In Monday's post I commented that I had a friend whose mom recently died of cancer.



I was able to take some time off work yesterday to attend her wake. To be honest, I didn't know her at all. I never even met her. But my friendships, the few that I have, are dear to me in a way I can never truly express to my friends. At the very least, I had to be there for him, just to let him know I was thinking of him.



It was an interesting wake. It was held at his fathers house, and I got to meet the rest of his family. My friend took me on a tour of his house, and showed me all the crafts his mother was into before she passed. She was only 65.



I stayed for a few hours. My wife stayed a bit longer as we both took seperate cars from our workplaces. When she finally got home last night I could tell she was upset and had been crying. I inquired as to why, and she said that there was a little 'drama' between one of the sons and the father, and it turned ugly. Surely emotions were strung out enough from recent events, and I suppose when you mix alcohol, anything can happen.



My wife said she was sad because she thought the mother was looking down at her wake and seeing one of her sons arguing with his dad.

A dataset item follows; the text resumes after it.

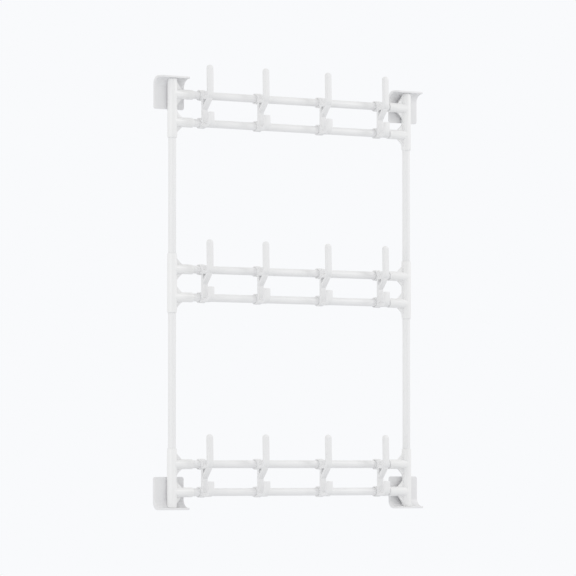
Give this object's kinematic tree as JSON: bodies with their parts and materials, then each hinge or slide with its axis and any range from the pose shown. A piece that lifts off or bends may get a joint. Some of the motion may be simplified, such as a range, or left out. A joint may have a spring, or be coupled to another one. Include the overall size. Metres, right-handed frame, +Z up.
{
  "type": "wall mounted hook rack",
  "caption": "Wall rack of white steel tubes in moulded corner fittings, with tiers of paired bars and clip-on double hooks that slide along them.",
  "frame": {"origin": "on the wall plane, midway between the two uprights and level with the foot of the lower brackets", "axes": "+X to the viewer's right along the wall, +Y into the wall, +Z up; the room is on the -Y side"},
  "size_m": [0.6916, 0.053, 0.9069],
  "materials": {
    "coated_tube": "smooth white powder coat, satin",
    "fitting_plastic": "moulded white plastic, satin",
    "bracket_plastic": "moulded white plastic, satin",
    "hook_plastic": "moulded white plastic, satin",
    "pad_foam": "white closed-cell foam tape, matt"
  },
  "bodies": {
    "frame": {"fitting_bottom_left": "fitting_plastic", "fitting_bottom_right": "fitting_plastic", "fitting_mid_left": "fitting_plastic", "fitting_mid_right": "fitting_plastic", "fitting_top_left": "fitting_plastic", "fitting_top_right": "fitting_plastic", "upright_lower_left": "coated_tube", "upright_lower_right": "coated_tube", "upright_upper_left": "coated_tube", "upright_upper_right": "coated_tube", "bar_bottom_lower": "coated_tube", "bar_bottom_upper": "coated_tube", "bar_mid_lower": "coated_tube", "bar_mid_upper": "coated_tube", "bar_top_lower": "coated_tube", "bar_top_upper": "coated_tube", "wall_bracket_bottom_left": "bracket_plastic", "wall_bracket_bottom_right": "bracket_plastic", "wall_bracket_top_left": "bracket_plastic", "wall_bracket_top_right": "bracket_plastic", "adhesive_pad_bottom_left": "pad_foam", "adhesive_pad_bottom_right": "pad_foam", "adhesive_pad_top_left": "pad_foam", "adhesive_pad_top_right": "pad_foam"},
    "hook_bottom_1": {"hook_bottom_1": "hook_plastic"},
    "hook_bottom_2": {"hook_bottom_2": "hook_plastic"},
    "hook_bottom_3": {"hook_bottom_3": "hook_plastic"},
    "hook_bottom_4": {"hook_bottom_4": "hook_plastic"},
    "hook_mid_1": {"hook_mid_1": "hook_plastic"},
    "hook_mid_2": {"hook_mid_2": "hook_plastic"},
    "hook_mid_3": {"hook_mid_3": "hook_plastic"},
    "hook_mid_4": {"hook_mid_4": "hook_plastic"},
    "hook_top_1": {"hook_top_1": "hook_plastic"},
    "hook_top_2": {"hook_top_2": "hook_plastic"},
    "hook_top_3": {"hook_top_3": "hook_plastic"},
    "hook_top_4": {"hook_top_4": "hook_plastic"}
  },
  "joints": [
    {"name": "hook_bottom_1_slide", "type": "slide", "parent": "frame", "child": "hook_bottom_1", "axis": [1, 0, 0], "range_m": [-0.016, 0.06]},
    {"name": "hook_bottom_2_slide", "type": "slide", "parent": "frame", "child": "hook_bottom_2", "axis": [1, 0, 0], "range_m": [-0.06, 0.06]},
    {"name": "hook_bottom_3_slide", "type": "slide", "parent": "frame", "child": "hook_bottom_3", "axis": [1, 0, 0], "range_m": [-0.06, 0.06]},
    {"name": "hook_bottom_4_slide", "type": "slide", "parent": "frame", "child": "hook_bottom_4", "axis": [1, 0, 0], "range_m": [-0.06, 0.023]},
    {"name": "hook_mid_1_slide", "type": "slide", "parent": "frame", "child": "hook_mid_1", "axis": [1, 0, 0], "range_m": [-0.016, 0.06]},
    {"name": "hook_mid_2_slide", "type": "slide", "parent": "frame", "child": "hook_mid_2", "axis": [1, 0, 0], "range_m": [-0.06, 0.06]},
    {"name": "hook_mid_3_slide", "type": "slide", "parent": "frame", "child": "hook_mid_3", "axis": [1, 0, 0], "range_m": [-0.06, 0.06]},
    {"name": "hook_mid_4_slide", "type": "slide", "parent": "frame", "child": "hook_mid_4", "axis": [1, 0, 0], "range_m": [-0.06, 0.023]},
    {"name": "hook_top_1_slide", "type": "slide", "parent": "frame", "child": "hook_top_1", "axis": [1, 0, 0], "range_m": [-0.016, 0.06]},
    {"name": "hook_top_2_slide", "type": "slide", "parent": "frame", "child": "hook_top_2", "axis": [1, 0, 0], "range_m": [-0.06, 0.06]},
    {"name": "hook_top_3_slide", "type": "slide", "parent": "frame", "child": "hook_top_3", "axis": [1, 0, 0], "range_m": [-0.06, 0.06]},
    {"name": "hook_top_4_slide", "type": "slide", "parent": "frame", "child": "hook_top_4", "axis": [1, 0, 0], "range_m": [-0.06, 0.023]}
  ]
}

I told her not to worry, that I doubt she was looking down upon the events at her former house. My wife countered, "What? You don't think guardian angels look after us?"

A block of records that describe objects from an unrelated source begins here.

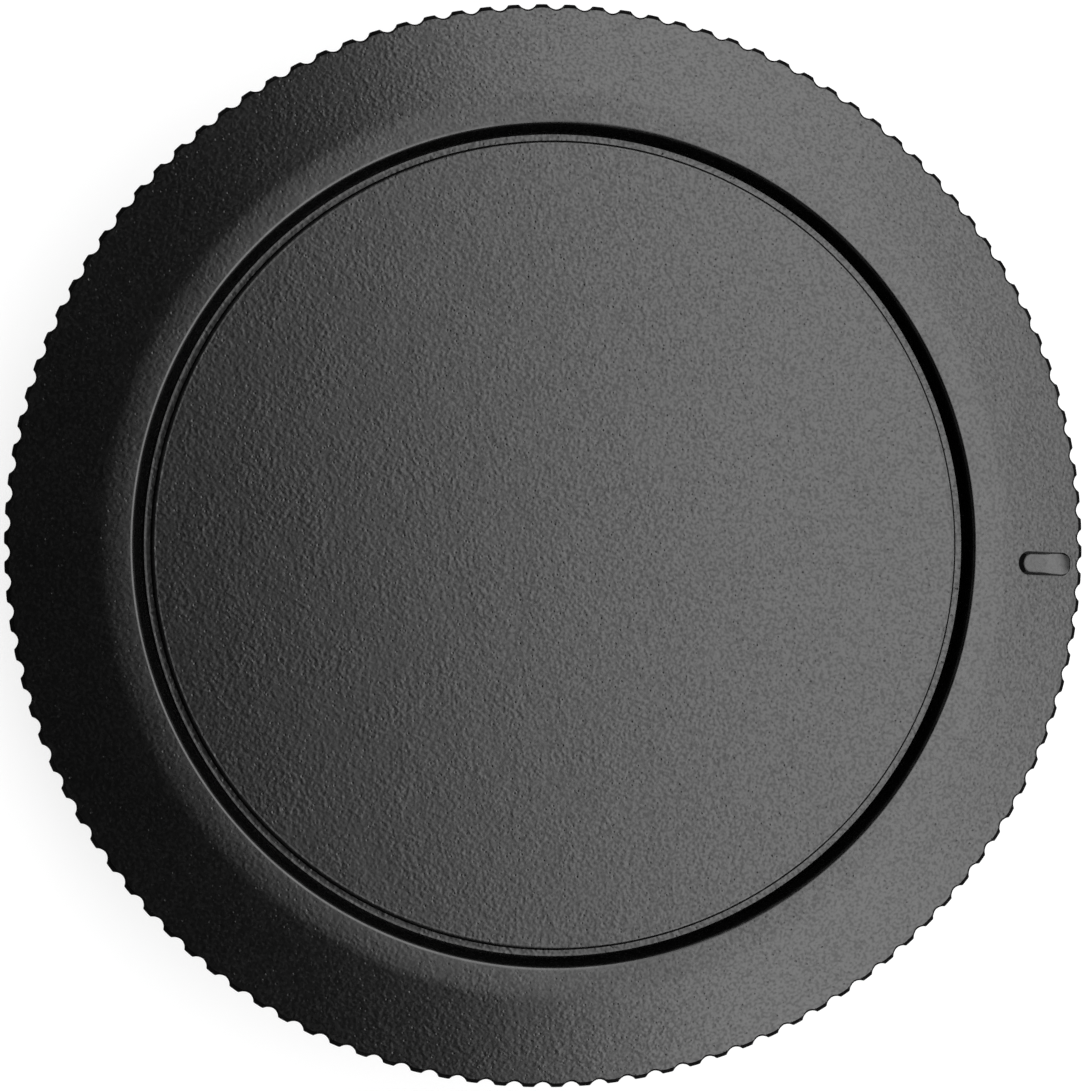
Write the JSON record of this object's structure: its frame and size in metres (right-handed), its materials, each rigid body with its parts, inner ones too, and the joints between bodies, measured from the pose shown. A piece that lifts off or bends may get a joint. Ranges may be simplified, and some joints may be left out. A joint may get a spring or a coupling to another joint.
{
  "type": "camera body cap",
  "caption": "Round bayonet cap that covers a camera's lens mount, with a raised ring, a fluted grip rim and an index mark.",
  "frame": {"origin": "middle of the collar's end face, which the cap rests on when it lies face up", "axes": "+Z out of the front face along the cap's axis, +X from the axis towards the index mark"},
  "size_m": [0.0602, 0.0602, 0.0092],
  "materials": {
    "black_plastic": "fine spark-eroded grain, matt black"
  },
  "bodies": {
    "root": {"body_cap": "black_plastic"}
  },
  "joints": []
}
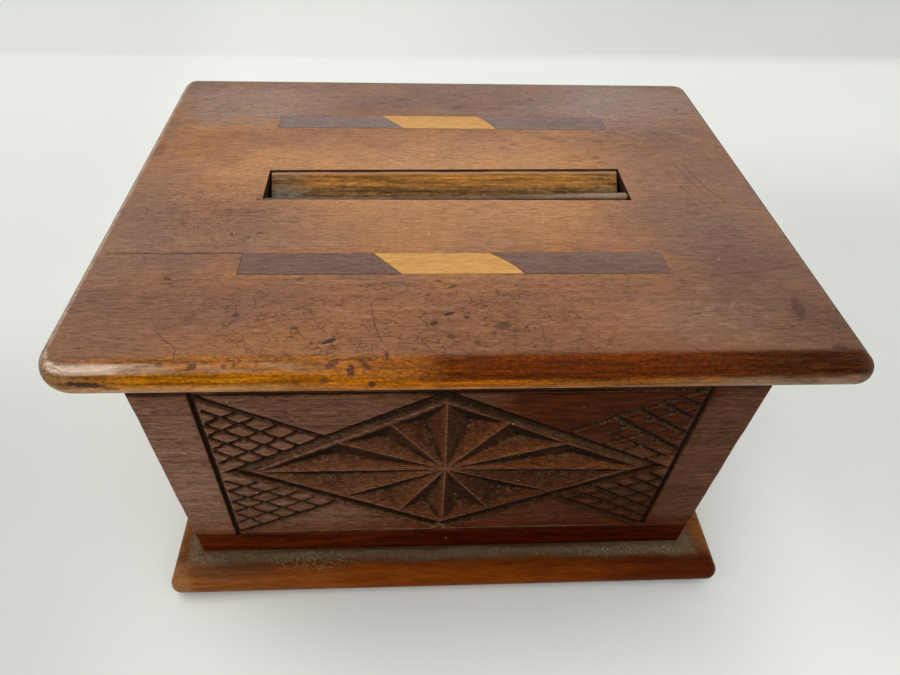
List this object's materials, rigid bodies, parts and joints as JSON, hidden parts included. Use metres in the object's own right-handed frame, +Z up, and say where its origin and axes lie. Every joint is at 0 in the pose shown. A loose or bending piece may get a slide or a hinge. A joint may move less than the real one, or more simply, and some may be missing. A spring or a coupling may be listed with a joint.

Whoa...I explained that Guardian angels are completely diffrent from the departed souls of humans. Angels are also God's creation, and yes, while I do indeed believe they do exist and watch over us, it is because God created them in spirit form and gave them various tasks, some of which include watching over us and possibly intervening at times in a supernatural manner, but by no means am I aware of any biblical support of humans looking back down on us.



I never really though of this before, and it just seemed to hit me last night. My whole life I've heard or just accepted by proxy that 'my grandfather' or 'my grandmother' was looking down upon us, smiling. I hear people say that all the time about children and sibling that seem to die before what seems an acceptable timeframe for us....and as a way of comfort....we, the still living say things that may ease others pain. It's only natural, and probably means no harm what-so-ever.

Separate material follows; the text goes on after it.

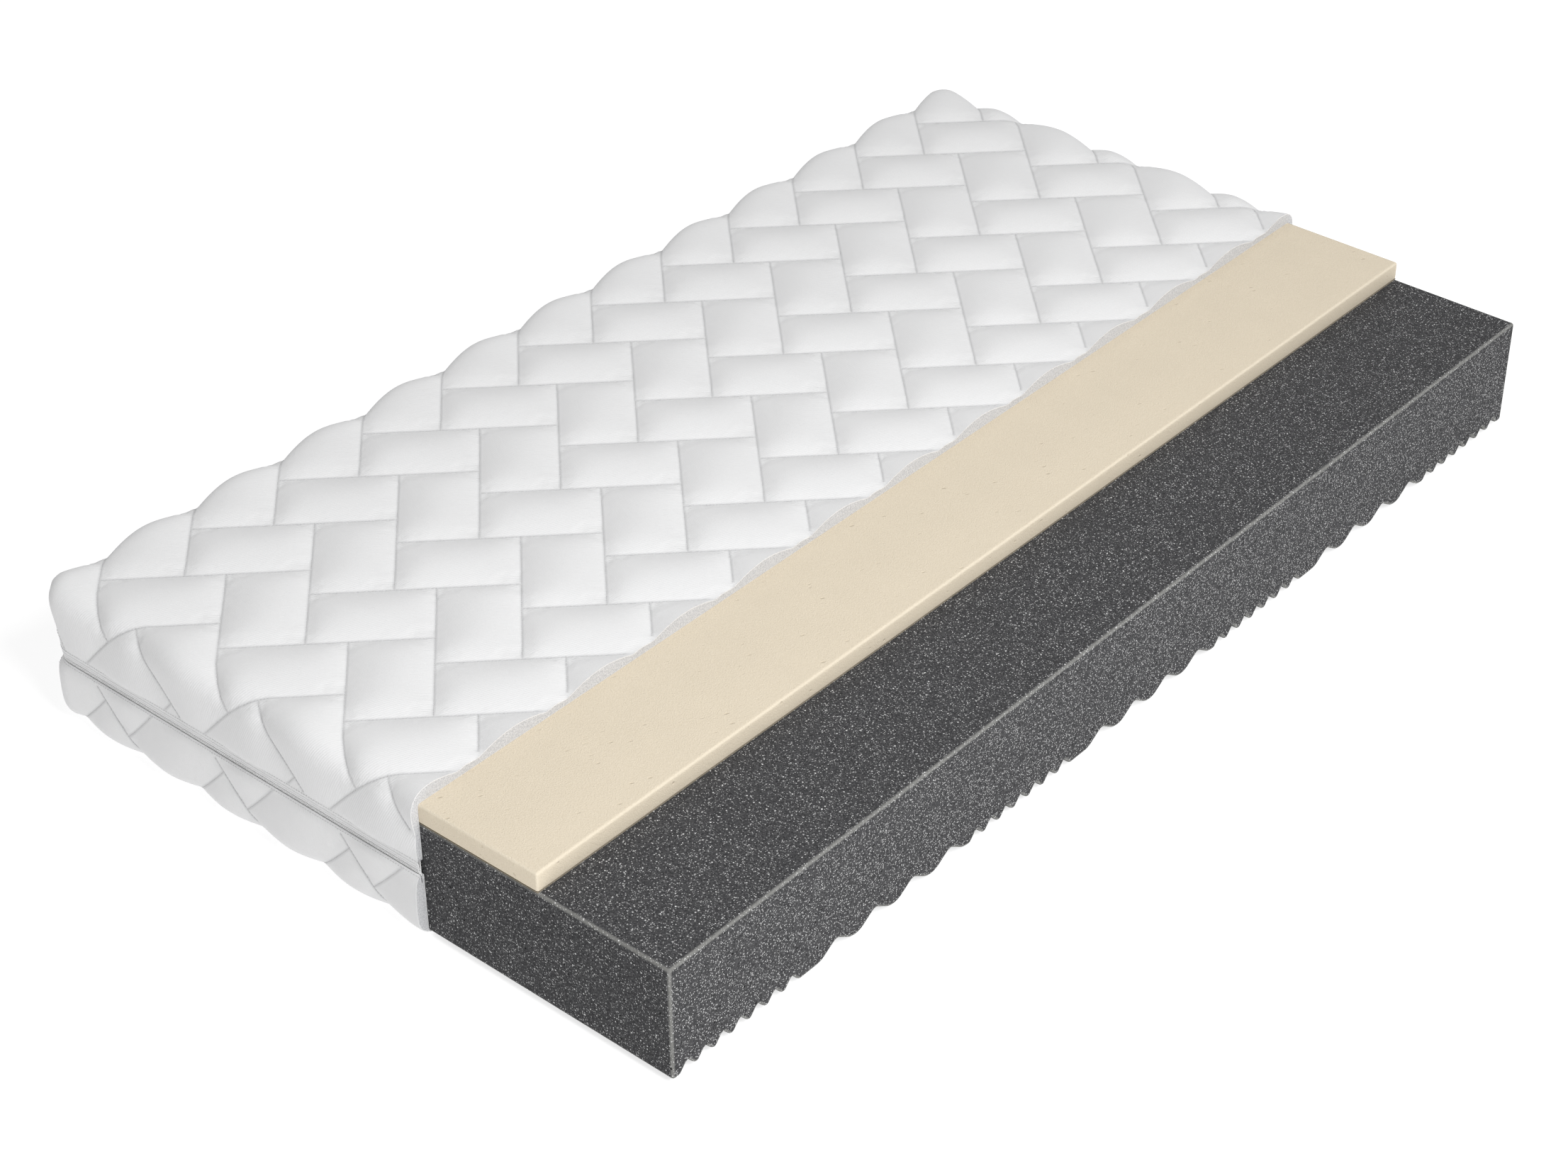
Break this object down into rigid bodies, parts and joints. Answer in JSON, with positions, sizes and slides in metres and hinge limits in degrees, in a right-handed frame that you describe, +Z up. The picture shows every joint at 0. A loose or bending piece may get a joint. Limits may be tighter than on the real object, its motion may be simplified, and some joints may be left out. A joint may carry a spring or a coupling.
{
  "type": "memory foam mattress",
  "caption": "Cutaway foam mattress: grooved base foam, memory foam sheet and a quilted two-part cover that a zip round its sides joins.",
  "frame": {"origin": "middle of the underside of the whole object, on the surface that it lies on", "axes": "+X across the width towards the bare long side, +Y along the length, +Z up"},
  "size_m": [1.1592, 1.9986, 0.2371],
  "materials": {
    "knit_fabric": "white quilted knit",
    "wadding": "grey fibre wadding",
    "lining": "thin nonwoven backing",
    "zip_tape": "woven tape",
    "zip_coil": "nylon coil",
    "thread": "polyester sewing thread",
    "core_foam": "dark grey open-cell foam with white flecks",
    "memory_foam": "beige memory foam",
    "glue": "dried water-based adhesive",
    "slider_metal": "white enamelled die-cast"
  },
  "bodies": {
    "bottom_cover": {"bottom_cover_fabric": "knit_fabric", "bottom_cover_wadding": "wadding", "bottom_cover_lining": "lining", "lower_zip_tape": "zip_tape", "lower_zip_coil": "zip_coil", "lower_zip_seam_thread": "thread", "bottom_corner_seam_threads": "thread", "zip_end_stop": "slider_metal"},
    "foam_core": {"core_foam": "core_foam", "glue_layer": "glue", "memory_foam": "memory_foam"},
    "top_cover": {"top_cover_fabric": "knit_fabric", "top_cover_wadding": "wadding", "top_cover_lining": "lining", "upper_zip_tape": "zip_tape", "upper_zip_coil": "zip_coil", "upper_zip_seam_thread": "thread", "top_corner_seam_threads": "thread"},
    "slider": {"zip_slider": "slider_metal"},
    "pull_tab": {"zip_pull_tab": "slider_metal"}
  },
  "joints": [
    {"name": "core_lift", "type": "slide", "parent": "bottom_cover", "child": "foam_core", "axis": [0, 0, 1], "range_m": [0, 0.3]},
    {"name": "top_cover_lift", "type": "slide", "parent": "foam_core", "child": "top_cover", "axis": [0, 0, 1], "range_m": [0, 0.3]},
    {"name": "zip_slide", "type": "slide", "parent": "bottom_cover", "child": "slider", "axis": [0, -1, 0], "range_m": [0, 1.78]},
    {"name": "pull_tab_hinge", "type": "hinge", "parent": "slider", "child": "pull_tab", "pos_m": [-0.57565, 0.9, 0.1103], "axis": [0, 0, 1], "range_deg": [0, 175]}
  ]
}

But are they looking back down on us? I don't think so. Once we die, we hopefully open our eyes in 'paradise'. I'm sure we have much other things on our minds...the sheer beauty of His creation, new sights and sounds, and sensations man cannot even put into words. There is peace, and joy, were tears are no more....Why would anyone look back upon us down here and be concerned? If anything, they may be waiting for us to join them....and not waiting in an impatient sense...but looking forward to the time when we join them for all eternity.



Speaking of time...I'm not even sure there is time in paradise. I think when we leave our mortal shells, we are beyond time. Our lives are but a twinkling of an eye, a lingering morning mist that disapears just as quickly as it was formed. Sure...to us she has only been gone less than a week, but to her....she has already experienced an unquantifiable period in her new glorified body. When her sons finally pass...whether that a few years or decades from now....if they too find themselves in 'Paradise', I think the mother will be there with open arms and quite possibly to her, a mere blink of an eye may have passed. That is if we believe that Paradise and the one day completed Heaven is outside of conventional time. To our loved ones that have passed so many years ago...perhaps by their new frame of reference, they just turned there backs momentarily and we just arrived.



But to think our loved ones take a vested intrest in our day to day trivialities....I don't see that happening. Christ is with us, God is with us, the Holy Spirit lives within us, the Angels are aware of things that God allows them to and can watch over and protect us by His willing. But our deceased souls...No...I'd like to think they are on to much joyous things and it just keeps getting better and better with each passing second (by our frame of reference), and someday we'll all be together as well.